Suri brilliantly establishes the brash arrogance in men that comes with wielding unchecked power and a scot-free security in egregious, immediately questionable actions. The audacity they display is staggering; Suri incisively weaves it into the commonplace. Early in the film, a male boss promises Santosh a better flat. However, quickly, he slips in a caveat by way of a seemingly harmless suggestion. As the better, cooler-equipped flat would be closer to the boss’ place, perhaps Santosh could drop in by and help out his wife with housework before heading to work, he adds. In Shahana Goswami’s subtle-register performance, the gratitude shades to a startlement.

Particularly, the film’s investigation into power and privilege is tinged with a necessary, sharp gendering. A police officer rails at the suspect, demanding why he didn’t just rape the girl but also killed her. Disquiet is expertly handled by Suri, inducing it both suggestively and viscerally. Police brutality nastily hovers. There’s a long, unforgiving scene of a suspect being assaulted in a custodial investigation. The scene serves as a litmus test and a turning point in Santosh’s emotional journey vis a vis what she can accept, internalize, and practice.

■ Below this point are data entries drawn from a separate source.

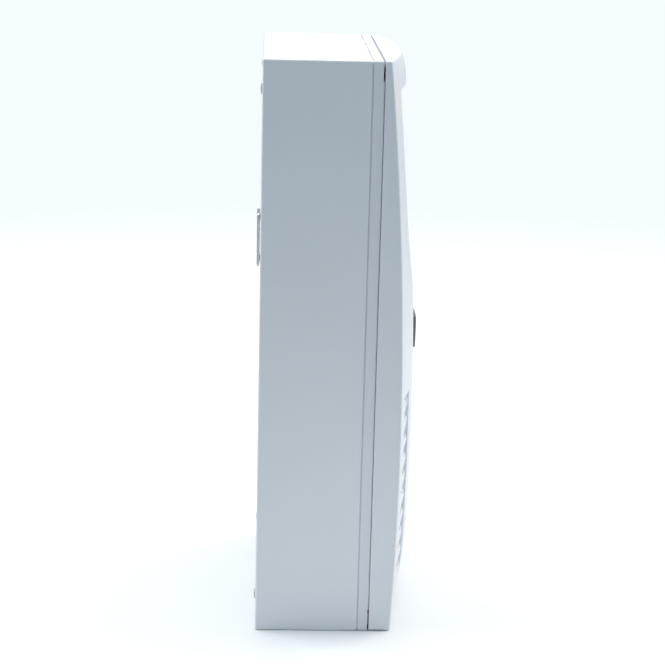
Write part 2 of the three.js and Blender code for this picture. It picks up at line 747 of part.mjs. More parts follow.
// Glass-bead sensor on two wires that reach from the board into the air behind the right-hand vents.
function temperatureSensor() {
  const x = 20;
  const bead = { z: 50.4, depth: 30, radius: 1.6 };
  const top = DISPLAY_BOARD.low - 0.4;
  const wire = (offset) => {
    const path = new THREE.CatmullRomCurve3([
      new THREE.Vector3(x + offset, -displayFront + 0.8, top),
      new THREE.Vector3(x + offset, -displayFront + 0.8, top - 3.4),
      new THREE.Vector3(x + offset, -bead.depth, top - 5.4),
      new THREE.Vector3(x + offset * 0.6, -bead.depth, bead.z),
    ]);
    const section = new THREE.Shape().absarc(0, 0, 0.35, 0, 2 * Math.PI);
    const options = { steps: 7, curveSegments: 3, bevelEnabled: false, extrudePath: path };
    return solidOf(new THREE.ExtrudeGeometry(section, options));
  };
  const ball = new THREE.SphereGeometry(bead.radius, 12, 8).translate(x, -bead.depth, bead.z);
  return join(wire(-1.2), wire(1.2), solidOf(ball));
}

// ---- Assembly -----------------------------------------------------------------------------------------

const thermostat = new THREE.Group();

function add(name, solid, material) {
  const mesh = new THREE.Mesh(geometryOf(solid), material);
  mesh.name = name;
  thermostat.add(mesh);
}

// One numbered piece for each place.
const addEach = (name, places, make, material) =>
  places.forEach((place, i) => add(name + "_" + (i + 1), make(place), material()));

add("back_box", backBox(), shellPlastic());
add("hanger_plate", hangerPlate(), steel());
addEach("hanger_rivet", rivetHeights, hangerRivet, steel);
addEach("rear_pad", corners(PAD), ([x, z]) => rearPad(x, z), rubber);
add("cable_grommet", cableGrommet(), rubber());

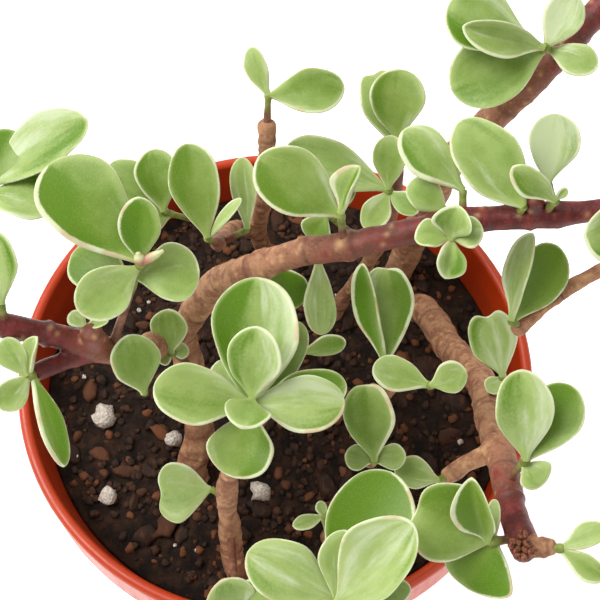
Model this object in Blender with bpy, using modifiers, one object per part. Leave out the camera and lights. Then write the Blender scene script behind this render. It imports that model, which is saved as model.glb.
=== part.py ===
"""Potted elephant bush: a variegated Portulacaria afra grown from several cuttings in a small round
nursery pot.

The model is in metres with +Z up.  Its origin is the centre of the pot's underside, +X is to the
right and -Y is the front, where the plant leans out over the rim.

Every grown piece is one object.  A woody stem with all its branches is one piece, and so is a leafy
shoot, which is a short green twig with the leaves that it carries.  Places on the plant are given in
millimetres from the middle of the soil's surface, so the whole plant follows the pot.
"""

import math

import bmesh
import bpy
from mathutils import Vector

MM = 0.001

# ---- driving dimensions ----------------------------------------------------------------------
RIM_DIAMETER = 105 * MM         # over the lip
BASE_DIAMETER = 76 * MM         # underside of the pot
POT_HEIGHT = 88 * MM
WALL = 1.5 * MM
FLOOR = 2.0 * MM
LIP_WIDTH = 2.4 * MM            # rounded lip, across
BAND_HEIGHT = 15 * MM           # collar below the lip
DRAIN_HOLES = 6
DRAIN_DIAMETER = 8 * MM
DRAIN_RING_RADIUS = 25 * MM

SOIL_DROP = 10 * MM             # from the rim down to the soil
SOIL_CROWN = 1.2 * MM           # how much higher the soil is at its middle
SOIL_SLOPE = [(0.35, 0.15), (0.7, 0.55)]    # (share of the way to the wall, share of the crown lost)
ROOT_DEPTH = 24 * MM            # how deep each cutting stands in the soil
ROOT_LEAN = 0.25                # how far the buried end leans in to the pot's middle, as a share

GAP = 0.3 * MM                  # between pieces that touch
TWIG_FOOT_THICKNESS = 1.7 * MM
TWIG_HEAD_THICKNESS = 1.3 * MM
TWIG_TIP = 0.6 * MM             # how far a twig stands past its last leaf
LEAF_THICKNESS = 1.3 * MM
LEAF_CUP = 0.10                 # how far a leaf's edges rise, as a share of its width
LEAF_CURL = 0.08                # how far a leaf's tip bends back, as a share of its length
LEAF_TAPER = 1.55               # how far out the leaf is broadest: 1 is half-way
LEAF_FULLNESS = 0.75            # how round its outline is: less is rounder
LEAF_PLUMPNESS = 0.5            # how soon it is at its full thickness: less is sooner
NARROW_LEAF = 1 / 3             # the most that a narrow leaf's thickness is of its width
GRAIN_SINK = 1.0 * MM           # how far a perlite grain's middle is below the soil's crown
GRAIN_BUMP = 0.12
GRAIN_PROPORTIONS = Vector((0.5, 0.36, 0.34))   # half its size along its three axes, as shares

# ---- fineness --------------------------------------------------------------------------------
POT_SIDES = 40
LIP_STEPS = 6
ROUTE_STEPS = 2                 # points on a stem for each span of its route
STEM_ROUNDNESS = 2              # a curve's bevel resolution
TWIG_ROUNDNESS = 1
LEAF_RINGS = 5
LEAF_SIDES = 6
DRAIN_SIDES = 16
WELD = 0.01 * MM                # points closer than this are one point

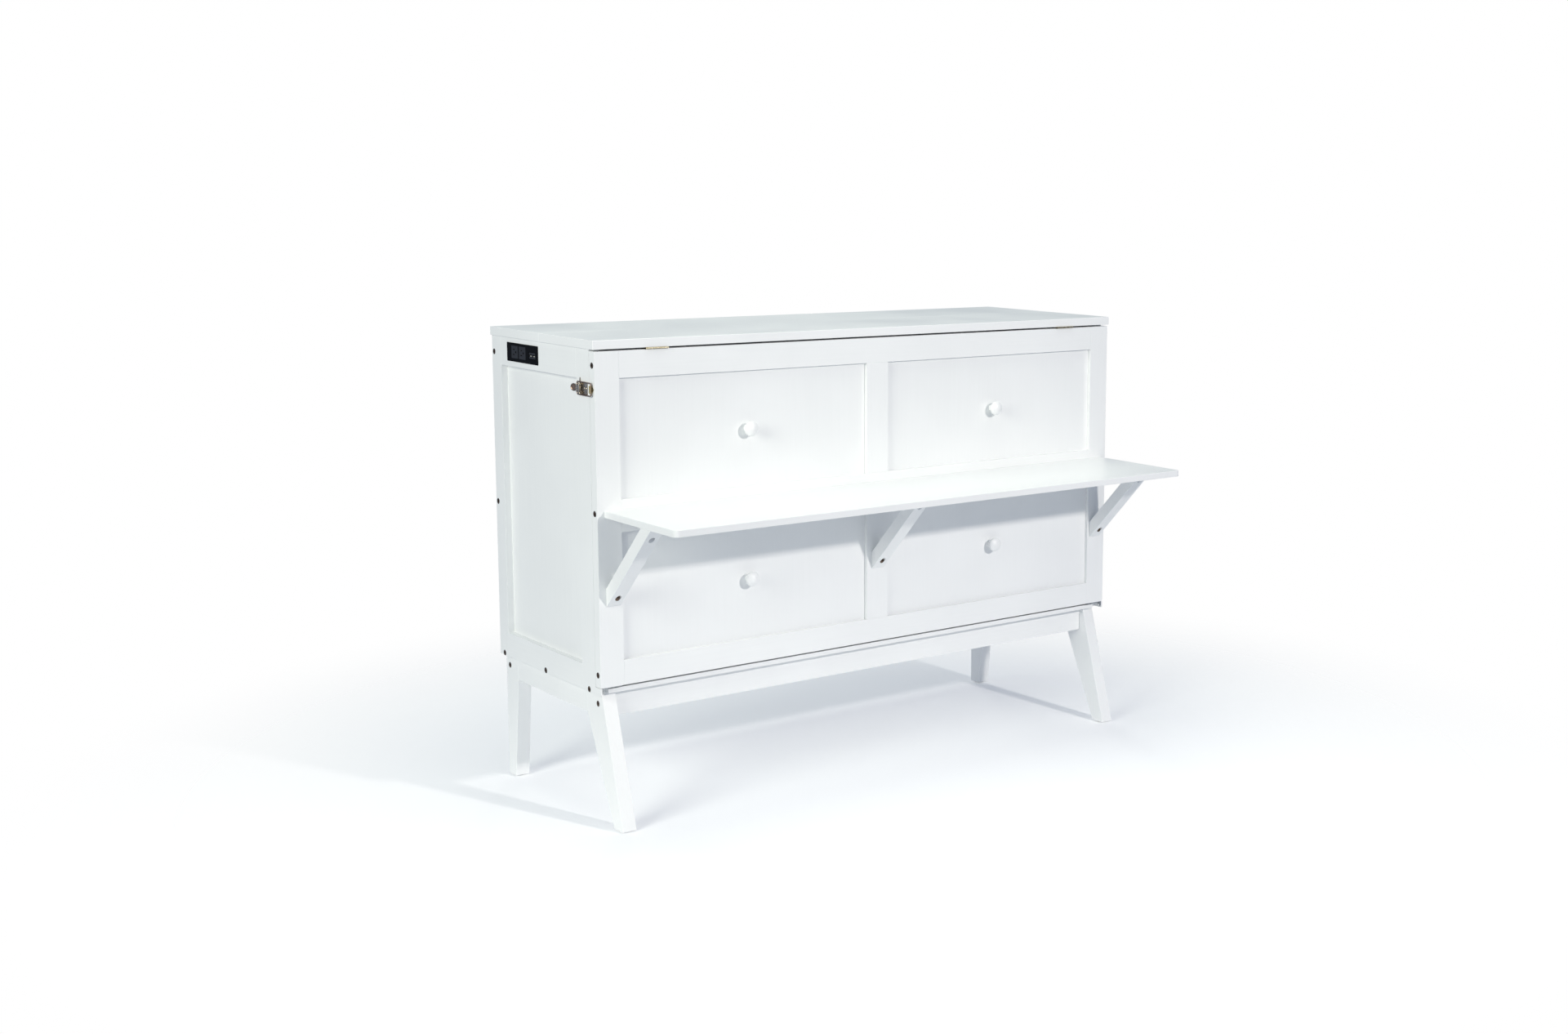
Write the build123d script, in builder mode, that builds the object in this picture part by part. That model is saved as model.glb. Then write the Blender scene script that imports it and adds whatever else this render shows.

Santosh is a powerful, much-needed intersectional inquiry into the state of minorities, gendered entitlement, and caste-engineered clear divides in India. There’s lofty ambition packed into this film, which admirably addresses its loaded nuances with due patience and rigor. What especially elevates the film is the quiet tenacity of Shahana Goswami’s performance. As the protagonist, Goswami compellingly charts a rich trajectory from being an observer on the sidelines to tentatively stepping inside the circle of fire.

Goswami laces the character with a lot of reserve and cautiousness. Santosh doesn’t open up and share her grief about her husband’s passing. It’s a role that demands her to be constantly witnessing, absorbing, and learning the ropes while being gradually and unnervingly struck by the routine horrors she will have to overlook and possibly perpetrate. Shahana Goswami and Sunita Rajwar make for a riveting duo, the latter’s character a faint mirror into the former’s probable future if Santosh were to adopt the canny and smarts required to maneuver through spaces deep-sunk in patriarchal, casteist entitlement.

“Santosh” builds up to a chilling climactic confrontation between two iterations of guilt and culpability. Did you do it? Questions raised in this grim, probing film poke at the chasms that rupture, firmly indicating a dire need to reach out to the other, isolated end. This is a compelling and haunting film.

Santosh premiered in Un Certain Regard at the Cannes Film Festival 2024.